Weaponization

  • Sean Parker’s $9 million civic start-up Brigade is starting to come out of stealth mode, giving select users early access to its mobile app, reports Greg Ferenstein for The Guardian. If you happened to be a user of the Accord app over the last few months, you were actually playing with the stealth version of this first version of Brigade.

  • Politico’s Nancy Scola, the Washington Post’s Ana Swanson, and Mashable’s JP Mangalindan also report on Brigade’s launch.

  • All three stories describe how the Brigade app works to get users to share lots of granular information about their political views, inviting them to collect supporters for their views, and nudging them to debate micro-issues. They also note how the app builds on top of existing social graph data that Brigade has from its acquisition of Facebook Causes and Votizen—which apparently enables it to infer political associations between users even before they share their opinions on issues (one friend of mine got my message asking them to be a “supporter” that noted we have similar views on climate change, elections and government, even before he had shared a single view of his own on the app). Not explained: How the platform will make money—but one can imagine a number of options, including selling names of likely supporters to campaigns and cause organizations.

  • Journalists from the New York Times and BuzzFeed had a suspiciously easy time listening in on a call for donors to Jeb Bush’s Super PAC, where they overheard its director Mike Murphy says that he wanted to “weaponize” its fundraising numbers and that “Any extra buck you can give before June 30 is a weapon for us, in that report when we give some heart attacks to people in July. It’ll effect some of their decisions, it’ll bum out their donors, and it’ll hurt their money, which cuts off their oxygen, and frankly we want to choke ‘em all out.”

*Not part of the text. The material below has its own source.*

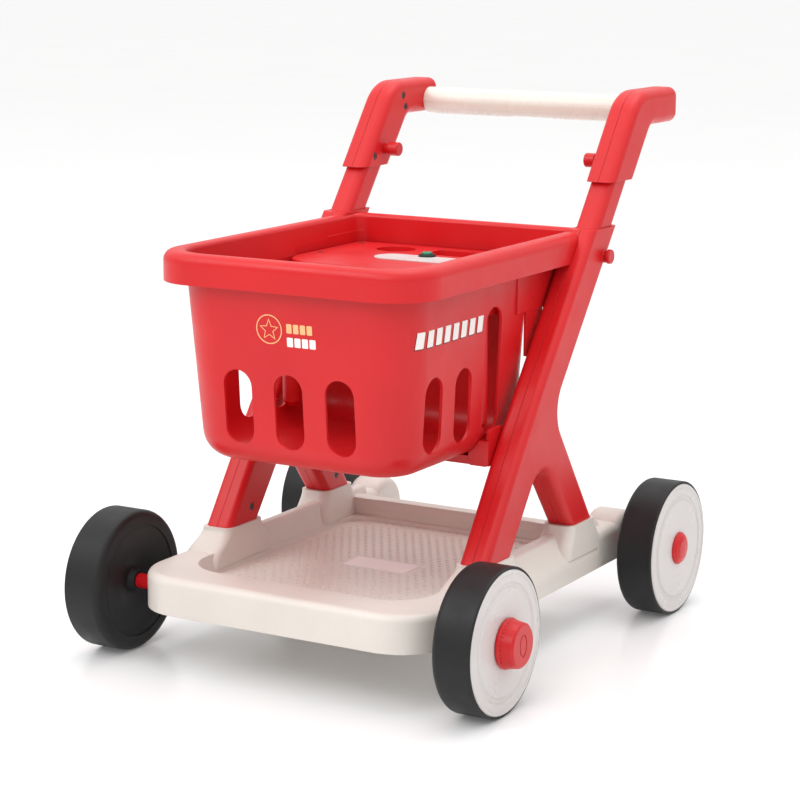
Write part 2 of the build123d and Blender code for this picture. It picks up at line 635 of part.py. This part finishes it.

  • Sasha Issenberg takes a close look at the data analytics experts at the top of three leading Republican presidential campaigns, those of Scott Walker, Marco Rubio, and Jeb Bush, to glean some insight into how each candidate hopes to master the possibilities of today’s data-driven campaigning in order to win their party’s nomination.

  • Former Hillary Clinton pollster Mark Penn is leaving Microsoft to form a private equity fund, CEO Satya Nadella tells the company employees in this memo.

  • The FCC is fining AT&T $100 million for slowing the mobile data speeds of customers with unlimited data plans and not notifying them of the practice, Todd Shields reports for Bloomberg Business.

  • Nicole Levy of Capital New York breaks the news that Upworthy, once the fastest growing social site on the web, down to 20 million from 50 million unique visitors per month, is shifting its focus to producing original content, laying off six people in the process and hiring five new writers.

  • John Herman of The Awl takes note of Upworthy’s news and explains what’s really going on: Facebook has changed its algorithm to favor Facebook-native video, undercutting Upworthy’s success in making YouTube video go viral.

  • The California Labor Commission has ruled that an Uber drivers should be classified as an employee, not as an independent contractor, Mike Isaac and Natasha Singer report for the New York Times. While the decision only applies to one worker, it could trigger a much larger wave of similar claims and rulings, they note, forcing the company to pay their business expenses.

  • The Capital Area Food Bank is using mapping and open data to visualize gaps in the region that aren’t being served well, reports by Terrence McCoy for the Washington Post.

  • Ukrainian activists are growing frustrated with Facebook’s failure to stop pro-Russian trolls from triggering the suspension of their accounts by making spurious complaints that the company’s algorithm takes at face value, Dmitry Volchek reports for Global Voices Online.